La lotta al peccato, anzi la morte al peccato, non è facoltativa per discepolo: quanto sa di egoismo, di scelta contro o senza Cristo, deve essere rifiutato nella fede. Quanto consegue alla debolezza deve essere purificato nello sforzo penitenziale della vita cristiana.

La teologia morale, guidata dalla teologia della croce, diventa teologia dell'uomo.

Gesù è venuto a far conoscereun amore che è donazione, a vivere un amore che è per la liberazione di tutti, a insegnarci e ad abilitarci a un amore che è capacità sempre nuova d'accoglienza.

L'attenzione della donna sunemita (1^ lettura) mostra l'apertura e la preparazione all'accoglienza della visita di Dio. E' un passo di fede orientativo per i cristiani. Il nostro incontro con Cristo ha bisogno della mediazione degli uomini da lui mandati. era questo il metodo di Dio già nell'AT: farsi preparare la via dai suoi profeti.

Con Cristo questo programma diventa più preciso e impegnativo.

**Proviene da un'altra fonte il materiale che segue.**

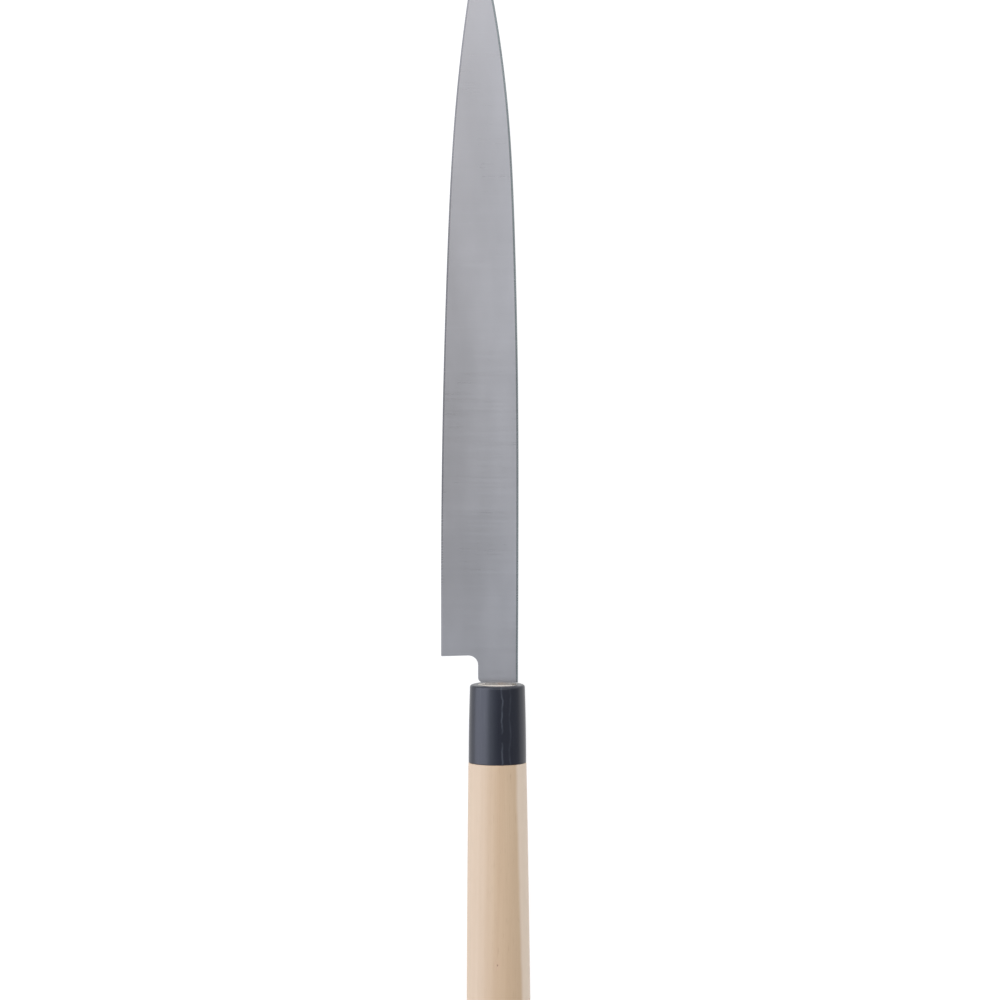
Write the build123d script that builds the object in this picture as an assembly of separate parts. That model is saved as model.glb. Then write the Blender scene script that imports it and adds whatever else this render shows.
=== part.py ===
from build123d import *
import math
import os

# A yanagiba knife, lying level with the flat back of its blade up. While it is built, the ferrule's
# mouth is at Y = 0, the handle's axis is the Y axis, the tip points to +Y and the spine lies to +X.
# At the end all pieces move together, which puts the origin under the middle of the knife.

# Blade: lengths along Y, heights across it, thicknesses along Z
blade_length = 300.0
heel_height = 32.9
spine_offset = 8.95
heel_slant = 0.45
heel_radius = 0.35
neck_thickness = 4.0
tip_thickness = 1.5
edge_land = 0.12
spine_chamfer = 0.4

# Stations of the blade from heel to tip. Each has its place as a share of the blade's length, then
# the rise of the edge, the drop of the spine and the width of the bevel as shares of the heel's
# height, and the depth of the hollow in the back as a share of its greatest depth.
station_shares = [
    (0.00, 0.000, 0.005, 0.60, 0.0),
    (0.02, 0.000, 0.004, 0.60, 0.1),
    (0.06, 0.000, 0.002, 0.60, 0.8),
    (0.14, 0.001, 0.000, 0.60, 1.0),
    (0.37, 0.0275, 0.0035, 0.56, 1.0),
    (0.58, 0.0865, 0.0415, 0.52, 0.9),
    (0.78, 0.190, 0.136, 0.43, 0.6),
    (0.91, 0.322, 0.289, 0.33, 0.25),
    (0.97, 0.412, 0.412, 0.27, 0.1),
    (1.00, 0.479, 0.521, 0.24, 0.0),
]

# How far past the heel the wide bevel runs out, in a round corner
runout_length = 8.0
runout_round_share = 0.95

# Hollow in the flat back, with the flat rims that are left beside it
hollow_depth = 0.3
edge_rim = 0.7
spine_rim = 0.9
hollow_reach_share = 0.05

# Neck, shoulders and tang
neck_length = 11.75
neck_width = 17.0
neck_radius = 2.2
notch_radius = 4.1
machi_gap = 1.1
tang_length = 105.0
tang_root_width = 11.4
tang_end_width = 6.0
tang_end_thickness = 2.2
tang_end_radius = 2.0
tang_offset = 0.5

# Oval section of ferrule and grip, with the ridge on its far side towards the edge
section_thickness_share = 0.81
ridge_rise = 1.0
ridge_radius = 1.6
ridge_angle = 35.0

# Ferrule
ferrule_length = 33.5
ferrule_front_width = 23.4
ferrule_mid_width = 24.2
ferrule_rear_width = 24.6
ferrule_mid_share = 0.45
ferrule_wall = 3.5
ferrule_rim_radius = 1.1
ferrule_rear_chamfer = 0.25

# Wooden handle
handle_length = 145.0
grip_front_width = 24.8
grip_mid_width = 26.3
grip_butt_width = 27.4
grip_mid_share = 0.5
grip_butt_drift = 0.5
shoulder_radius = 0.4
butt_radius = 1.5
tenon_fit = 0.05
slot_fit = 0.15
slot_end_gap = 3.0

# Seal round the tang at the mouth
seal_margin = 0.7
seal_depth = 1.5
seal_radius = 1.2

# How far each cutting shape runs past what it cuts
overrun = 2.0

# Places that follow from the sizes
heel_y = machi_gap + neck_length - heel_slant
tip_y = heel_y + blade_length
back_z = neck_thickness / 2
taper = math.degrees(math.atan((neck_thickness - tip_thickness) / (tip_y - machi_gap)))


def station_y(share):
    return heel_y + share * blade_length


def edge_x(rise_share):
    return spine_offset - heel_height + rise_share * heel_height


def spine_x(drop_share):
    return spine_offset - drop_share * heel_height


def thickness_at(y):
    return neck_thickness - (neck_thickness - tip_thickness) * (y - machi_gap) / (tip_y - machi_gap)


def edge_line(z):
    points = [(edge_x(rise), station_y(share), z) for share, rise, _, _, _ in station_shares]
    return Spline(*points)


def spine_line(z):
    points = [(spine_x(drop), station_y(share), z) for share, _, drop, _, _ in station_shares]
    return Spline(*points)


def outer_region(line, far_x, near_y, corner_radius=0):
    """The face between a long line of the blade and a far side, past the tip and the heel."""
    start = line @ 0
    end = line @ 1
    z = start.Z
    corner = Vector(start.X, near_y, z)
    sides = Polyline(
        (end.X, end.Y, z),
        (end.X, tip_y + overrun, z),
        (far_x, tip_y + overrun, z),
        (far_x, near_y, z),
        (corner.X, corner.Y, z),
        (start.X, start.Y, z),
    )
    face = make_face(line + sides)
    if corner_radius:
        face = fillet(face.vertices().sort_by_distance(corner)[0], corner_radius)
    return face


def blade_plate():
    """The outline of blade and neck, as a plate of the neck's thickness."""
    edge = edge_line(-back_z)
    spine = spine_line(-back_z)
    spine_side = (spine @ 0).X
    neck_side = spine_side - neck_width
    heel_side = (edge @ 0).X
    notch_y = machi_gap + neck_length
    neck = Polyline(
        (heel_side, heel_y, -back_z),
        (neck_side, notch_y, -back_z),
        (neck_side, machi_gap, -back_z),
        (spine_side, machi_gap, -back_z),
        (spine_side, heel_y, -back_z),
    )
    face = make_face(edge + spine + neck)
    face = fillet(face.vertices().sort_by_distance((neck_side, notch_y, -back_z))[0], notch_radius)
    face = fillet(face.vertices().sort_by_distance((neck_side, machi_gap, -back_z))[0], neck_radius)
    face = fillet(face.vertices().sort_by_distance((heel_side, heel_y, -back_z))[0], heel_radius)
    return extrude(face, amount=neck_thickness, dir=(0, 0, 1))


def taper_cut():
    """What lies below the flat of the far side, which rises slowly towards the tip."""
    block = Box(
        heel_height + heel_height,
        tip_y + tip_y,
        neck_thickness,
        align=(Align.CENTER, Align.CENTER, Align.MAX),
    )
    return Pos(0, machi_gap, -back_z) * Rot(X=taper) * block


def bevel_cut():
    """What lies outside the wide bevel: straight lines from the edge through the shinogi."""
    top_z = back_z - edge_land
    low_z = -back_z - overrun
    far_x = edge_x(0) - heel_height
    low_points = []
    for share, rise, _, width, _ in station_shares:
        y = station_y(share)
        reach = (top_z - low_z) / (thickness_at(y) - edge_land)
        low_points.append((edge_x(rise) + reach * width * heel_height, y, low_z))
    near_y = heel_y - runout_length
    corner_radius = runout_round_share * runout_length
    top = outer_region(edge_line(top_z), far_x, near_y, corner_radius)
    low = outer_region(Spline(*low_points), far_x, near_y, corner_radius)
    return loft([top, low], ruled=True)


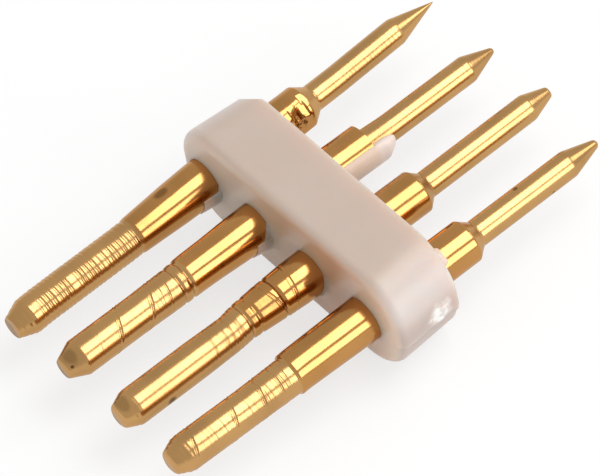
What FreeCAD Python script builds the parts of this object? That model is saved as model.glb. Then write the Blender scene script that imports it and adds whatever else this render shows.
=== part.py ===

L'atteggiamento della donna che ospitò Elia e le parole di Gesù uniscono al programma ascetico del discepolato e dell'apostolato l'impegno relativo alla parte economica, sull'uso dei beni terreni, di cui ciascuno è proprietario. La corresponsabilità è partecipazione amministrativa di tutti i fedeli nella vita comunitaria della Chiesa, in tutte le sue strutture.